Comme j’avais prévenu que le Château Lafite Rothschild magnum 1900 est bouchonné, nous n’en buvons qu’une ou deux gorgées, juste pour vérifier que c’est bien le cas. Ceci confirme qu’il ne faut pas acheter des vins reconditionnés, car c’est sûrement au rebouchage que ce goût de bouchon est apparu. Quelle tristesse que le vin phare de ce déjeuner ne soit pas au rendez-vous ! Heureusement, le Château Lafite Rothschild magnum 1971 servi immédiatement après va sécher les larmes virtuelles de notre désespoir. La couleur de ce vin est la plus claire de tous les Lafite, même si elle a une belle densité. Et ce qui frappe dans ce vin, c’est son étonnante fraîcheur. Jeunesse et fraîcheur sont des deux caractéristiques de ce vin brillant et charmeur. Le réputé marchand de vins britannique confirme que c’est bien le style Lafite, mais sa fraîcheur extrême tranche avec les autres vins.

Lorsqu’arrive le Château Lafite Rothschild magnum 1961, je me permets d’interrompre les conversations qui fusent de partout en deux langues, l’anglais et le mandarin que je fais mine de comprendre en pensant que mes sourires en disent long, pour signaler à la noble assemblée que nous nous trouvons devant l’expression la plus absolue de ce que Lafite peut atteindre lorsqu’il est parfait.
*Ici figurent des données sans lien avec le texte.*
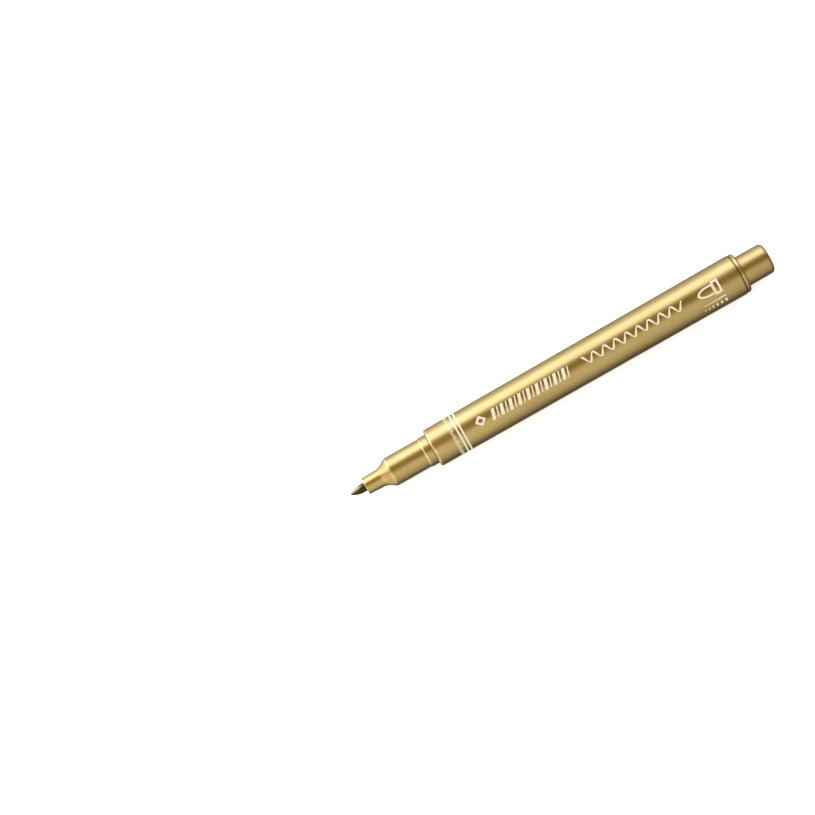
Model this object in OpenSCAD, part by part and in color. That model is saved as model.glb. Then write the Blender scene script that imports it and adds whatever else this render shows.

Car ce vin est parfait.

Un convive un peu pointilleux signale que la couleur est légèrement trouble, mais ce qu’il conviendrait de remarquer plutôt, c’est l’incroyable jeunesse de la couleur de ce vin. C’est du sang le plus noble, même s’il n’est pas bleu. La richesse, la noblesse, la trame de ce vin sont impériales et impérieuses. On sait que l’on a touché la perfection. Je suis heureux, car le 1948 et le 1961 sont dans deux formes abouties de Lafite, le 1961 ajoutant l’exacerbation d’une année elle-même parfaite. Je jouis de la mâche de ce vin qui envahit le palais. C’est un grand moment que nous vivons, sur un agneau qui a l’intelligence, transmise par le chef, d’être un faire-valoir fidèle.

J’attendais beaucoup d’un des plats emblématiques de Christian Le Squer. Dans le schéma initial, j’avais prévu l’anguille sur Hermitage La Chapelle 1961, car l’anguille aime bien, dans cette présentation, les vins du Rhône. Aussi, le programme ayant changé, c’est sur le Château Lafite Rothschild magnum 1990 que va s’exprimer l’anguille préparée avec une sauce aux vins anciens. Et nous avons atteint aujourd’hui un accord d’anthologie, car le prolongement du vin et de l’anguille est saisissant de complémentarité. Le Lafite 1990 est d’une perfection comparable à celle du 1961. Mais c’est là que l’on voit le travail du temps : ces deux Lafite sont identiques, sauf que le 1961 a tout en plus, du fait de sa maturité. Le 1990 est le Lafite « jeune » parfait, et le 1961 est le Lafite au faîte de sa perfection. Inutile de dire que mes larmes sont effacées, malgré la tristesse d’avoir perdu un 1900 en route.

Le dessert est accompagné de Champagne Krug Clos du Mesnil 1985 qui clôt la série de trois champagnes emblématiques, le Bollinger aux vignes pré phylloxériques, le Salon et le plus beau des Krug. Le champagne Krug a tout pour lui, la couleur d’un or blanc léger, la bulle excitée et fine, le nez charmeur et une densité à nulle autre pareille, combinée à une longueur infinie.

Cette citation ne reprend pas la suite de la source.